Analyzing Feature Learning In Artificial Neural Networks And Neural Collapse

Artificial Neural Networks (ANNs) are commonly used for machine vision purposes, where they are tasked with object recognition. This is accomplished by taking a multi-layer network and using a training data set to configure the weights associated with each ‘neuron’. Due to the complexity of these ANNs for non-trivial data sets, it’s often hard to make head or tails of what the network is actually matching in a given (non-training data) input. In a March 2024 study (preprint) by [A. Radhakrishnan] and colleagues in Science an approach is provided to elucidate and diagnose this mystery somewhat, by using what they call the average gradient outer product (AGOP).

Defined as the uncentered covariance matrix of the ANN’s input-output gradients averaged over the training dataset, this property can provide information on the data set’s features used for predictions. This turns out to be strongly correlated with repetitive information, such as the presence of eyes in recognizing whether lipstick is being worn and star patterns in a car and truck data set rather than anything to do with the (highly variable) vehicles. None of this was perhaps too surprising, but a number of the same researchers used the same AGOP for elucidating the mechanism behind neural collapse (NC) in ANNs.

NC occurs when an ANN gets overtrained (overparametrized). In the preprint paper by [D. Beaglehole] et al. the AGOP is used to provide evidence for the mechanism behind NC during feature learning. Perhaps the biggest take-away from these papers is that while ANNs can be useful, they’re also incredibly complex and poorly understood. The more we learn about their properties, the more appropriately we can use them.

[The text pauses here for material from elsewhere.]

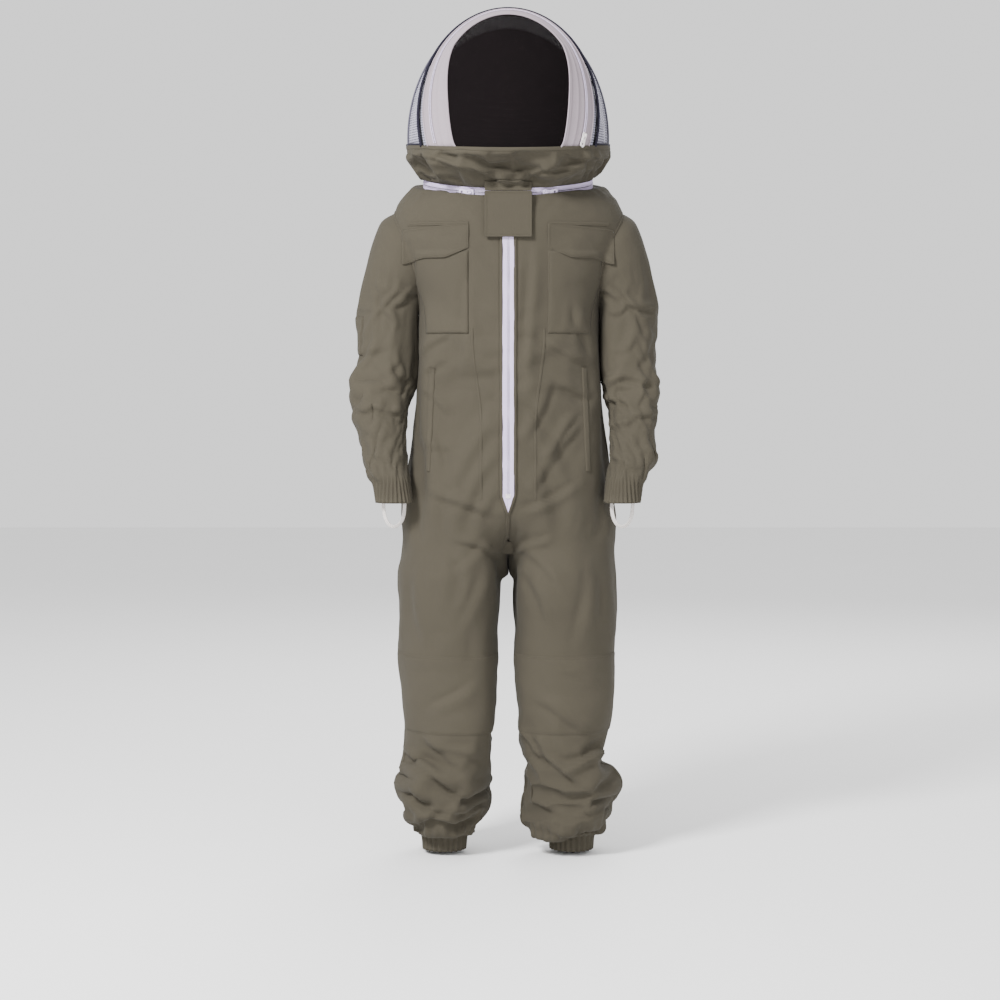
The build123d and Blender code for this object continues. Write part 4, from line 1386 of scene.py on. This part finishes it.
def throat_point(u, v):
    bow = 1.1 * noise_at(u * 86, 0.0, v * 83, 24, 15)
    bow += 0.8 * math.sin(math.pi * u) - 0.7 * edge_fall(u, v, PATCH_SIZE, 3.0)
    return lo[0] + PATCH_SIZE[0] * u, lo[1] - 0.3 - max(-1.0, bow), hi[2] - PATCH_SIZE[1] * v


def throat_aim(u, v):
    x, _, z = throat_point(u, v)
    return from_front(x, z)


def throat_band_point(u, v):
    """From the skirt down to the top of the throat patch."""
    x, z = lo[0] + PATCH_SIZE[0] * u, hi[2] + 17 - 16 * v
    near_skirt = struck(skirt_tree, *from_front(x, z + 3))
    y0 = (near_skirt[1] if near_skirt is not None else lo[1]) - 1.0
    w = smooth(0.25, 1.0, v)
    return x, y0 * (1 - w) + (lo[1] - 0.2) * w, z


throat = sheet_from("throat_patch_cloth", grid_of(24, 26, throat_point), 3.4, 3.5,
                    middle=(0, 0, -40))
throat_tree = surface_of(throat)
thickened(throat, 1.3)
worn(throat, "throat_patch", COTTON, "throat_patch", flat=(0.096, 0.093), held="hung")
stitching("throat_patch_stitching", "throat_patch",
          border(throat_tree, throat_aim, PATCH_SIZE, 4.0, 0.35))
header = sheet_from("throat_patch_band", grid_of(7, 22, throat_band_point), 4.0, 2.5,
                    middle=(0, 0, 10))
thickened(header, 1.2)
worn(header, "hood", COTTON, "throat_patch_header", flat=(0.090, 0.022), held="hung")

# ---------------------------------------------------------------- thumb loops
for side, word in SIDES:
    low, high = (np.array(c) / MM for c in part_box(f"thumb_loop_{word}"))
    cx, cy, drop = (low[0] + high[0]) / 2, (low[1] + high[1]) / 2, high[2] - low[2]
    grid = [[(cx + (20.0 + 3.0 * share) * math.cos(t), cy + 2.2 * share,
              high[2] + 4 - (drop - 2 + 3.0 * share) * math.sin(t) ** 0.7)
             for share in (-1, -0.5, 0, 0.5, 1)] for t in np.linspace(0, math.pi, 28)]
    loop = sheet_from(f"thumb_elastic_{word}", np.array(grid, float), 1.8, 4.0, ELASTIC,
                      middle=(cx, cy, high[2] - 20))
    thickened(loop, 1.2)
    worn(loop, f"sleeve_{word}", "white_elastic", f"thumb_loop_{word}")
stitching("suit_stitching", "suit", suit_lines)


# ---------------------------------------------------------------- finish the large cloths
def fading(z, middle, reach):
    """1 at a height, fading away from it."""
    return np.exp(-((z - middle) / reach) ** 2)


for (side, word), cloth, sleeve in zip(SIDES, coveralls, sleeves):
    _, y, z = taken(cloth).T
    mark_wear(cloth, fading(z, -1224, 8) + 0.5 * fading(z, -930, 80) * (y < 0))
    thickened(cloth, 1.0)
    worn(cloth, None, COTTON, f"front_panel_{word}", f"thigh_{word}", f"leg_{word}",
         f"ankle_cuff_{word}", "back_panel", "back_yoke", flat=(0.66, 1.42), held="hung", area=0.72)
    over_hip(cloth, side, word)
    z = taken(sleeve)[:, 2]
    mark_wear(sleeve, fading(z, -562, 8) + 0.4 * fading(z, -350, 50))
    thickened(sleeve, 1.0)
    worn(sleeve, None, COTTON, f"shoulder_{word}", f"sleeve_{word}", f"cuff_{word}",
         flat=(0.46, 0.52), held="hung", area=0.19)
    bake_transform(sleeve)

CAD_FINISH = {"neck_zip": TEETH, "slider": METAL, "pull": METAL, "stop": METAL,
              "hook_tape": HOOK, "loop_tape": HOOK, "hoop": HOOPS}
for name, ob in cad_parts.items():
    if not ob.hide_render:
        found = next((m for key, m in CAD_FINISH.items() if key in name), KHAKI)
        ob.data.materials.clear()
        ob.data.materials.append(found)

# ---------------------------------------------------------------- studio
FLOOR_Z = -1.236
scene = bpy.context.scene
me = bpy.data.meshes.new("studio_floor")
floor = bpy.data.objects.new("studio_floor", me)
with editing(floor) as bm:
    bmesh.ops.create_grid(bm, x_segments=24, y_segments=24, size=9.0)
floor.location = (0, 0, FLOOR_Z)
scene.collection.objects.link(floor)
f = Finish("studio_white", Roughness=0.9)
f.colour((0.86, 0.86, 0.86, 1), f.ranged(f.noise(f.place(), 0.5, 3.0), 0.99, 1.01))
me.materials.append(f.material)

world = bpy.data.worlds.new("studio")
scene.world = world
world.use_nodes = True
world.node_tree.nodes["Background"].inputs["Color"].default_value = (1, 1, 1, 1)
world.node_tree.nodes["Background"].inputs["Strength"].default_value = 1.25


def aimed(ob, place, target):
    """Puts a light or camera into the scene, looking at a target."""
    ob.location = place
    ob.rotation_euler = (Vector(target) - ob.location).to_track_quat("-Z", "Y").to_euler()
    scene.collection.objects.link(ob)


for name, place, target, power, size in (
        ("key", (-1.7, -2.4, 1.7), (0, 0, -0.15), 290, 0.8),
        ("fill", (1.5, -3.4, -0.3), (0, 0, -0.2), 42, 1.8),
        ("back", (0.8, 3.0, 1.8), (0, 0, -0.3), 90, 2.0)):
    light = bpy.data.lights.new(name, "AREA")
    light.energy, light.size = power, size
    aimed(bpy.data.objects.new(name, light), place, target)

# The view takes in 1.86 m at the suit, from a little above its waist.
VIEW_WIDTH, VIEW_DISTANCE = 1.86, 4.6
camera = bpy.data.cameras.new("camera")
camera.sensor_width = 36
camera.lens = camera.sensor_width * VIEW_DISTANCE / VIEW_WIDTH
eye = bpy.data.objects.new("camera", camera)
aimed(eye, (-0.015, -VIEW_DISTANCE - 0.05, -0.30), (-0.015, 0, -0.567))
scene.camera = eye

9 thoughts on “Analyzing Feature Learning In Artificial Neural Networks And Neural Collapse

  1. I’ve been really fascinated with understanding how different parts of a neutral network contribute to a network as a whole. In my opinion the easiest way to start to understand the different parts of a network is to just make it way smaller. The thinking here is that once we can shrink and understand a network we (thankfully) can transition out of the realm of computer science and take out our dynamical modeling and systems engineering toolbox.

    Trading spatial complexity for temporal complexity is an interesting path i.e. fewer but more complicated nodes:

    https://doi.org/10.1016/S0893-6080(05)80125-X

    (Currently doing a thesis related to such a topic but a hardware based climax)

    1. One approach I tinkered with many years ago was a MoE style, each agent was trained for a highly specific task with it’s result feeding into another. This allowed for better understanding of what was going on in the overall model. Added benefit that it was also easier to train the individual small components on gaming level GPU memory sizes — downside is there were a lot of models you had to retrain if you made a significant change, so proper system pipeline design became a must (being very selective on what becomes dependent).

      There’s been a few other papers recently on trying to develop tools or methods to extract more of the “why” out of the black box, since parameter count has exploded and most older methods (confusion matrix, etc.) are no longer feasible.

      I’d recommend checking out the YouTube channel TwoMinutePapers .. great short breakdowns.

  2. With the growing amount of AI generated data on the internet, neural collapse is becoming a real problem. Training AI on datasets that include AI generated data from the previous generations of AI is effectively AI incest.

    1. Yeah, and it’s not an easy thing to fix now that the cat is out of the bag and running wild.

      The dataset that existed before the mainstream release of the major LLM’s might be the last “mostly human” dataset. Everything from social media to corporate websites are being polluted.